Majin Gojira wrote:
And I'm sitting here wondering if you all are crazy. The animation was fluid and detailed with minimal stretch-and-shift and it still holds up as good hand drawn cell animation.
Is there better? Sure. But I think people are mistaking the crispness of computer-colored/shaded animation with a universal stamp of "Good". It allows them to spend more time checking for other errors, certainly, but to say it aged badly is just outright wrong, not when there's Flash-based animation on TV at least
"Good" animation is fluid, detailed and consistent. That's about the main criteria there is. There's errors to look for in those areas, and Gargoyles suffers from them extremely rarely to non-existent. They do happen, but that's the price of TV animation in general. And from what I've seen (I re-watched the series recently), their use of non-amation/limited animation was minimal, compared to say . . . He-Man. And that animation wasn't so good to begin with due to its overall stiffness/rigidity. That was bad even at the time compared to something like Jonny Quest which, while it might LOOK stiff, worked around it and made it work.
That said, some modern stuff really does out class it: Korra is amazingly detailed to the point where it's High end OVA quality. The characters rarely stop moving and remain consistent!
Sorry, I practiced animation for several summers back in high school--even worked on some HBO kids shorts the teachers were commissioned (Yup, free student labor). So, yeah, I rather not knock old animation just for being 'old' and cell shaded rather than Computer shaded.
Nostalgia is a funny thing, when I rewatch some old Batman:TAS clips the animations seems "bad" compared to what I remember as back when I was watching it as a kid my mind "filled in the blanks" so to speak, so that it seems alot better in my memories then it actually was.
that's not to say that gargoyles wasn't generally fairly good in terms of animations quality (there were some episodes that weren't as good and others that were better then the averge).

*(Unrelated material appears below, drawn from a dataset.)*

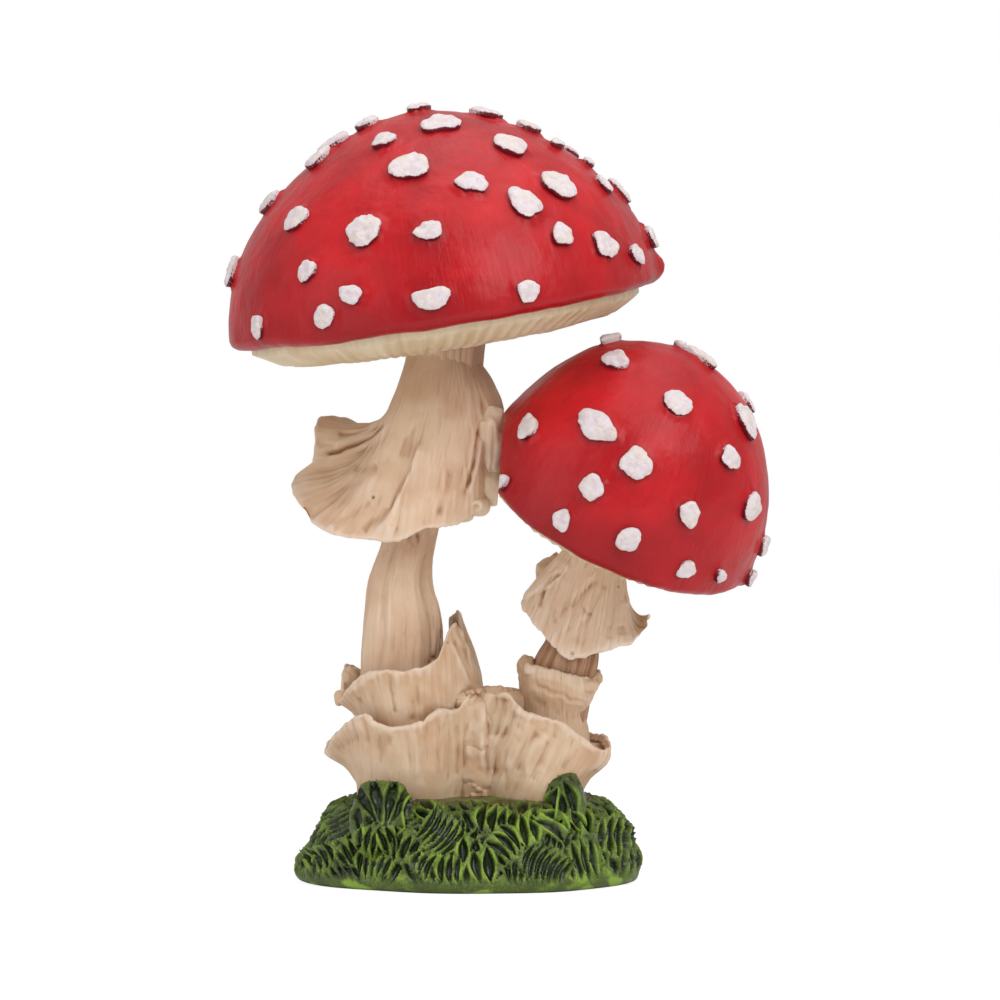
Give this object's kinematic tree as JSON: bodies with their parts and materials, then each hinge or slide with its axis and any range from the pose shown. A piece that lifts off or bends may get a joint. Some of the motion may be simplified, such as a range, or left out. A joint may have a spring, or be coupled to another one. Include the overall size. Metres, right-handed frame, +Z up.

I used batman:TAS as an example as I never saw Gargoyles when it first aired (it either never aired here or I just missed it back then), so I don't have nostalgia for gargoyles (having seen it first as an adult).
hell it doesn't even that to be animated to have that effect, alot of the early TNG effects seems really poor now, as you compared to modern effects (even models effects not just CGI), but they're pretty decent, especially for the time, when viewed objectivly.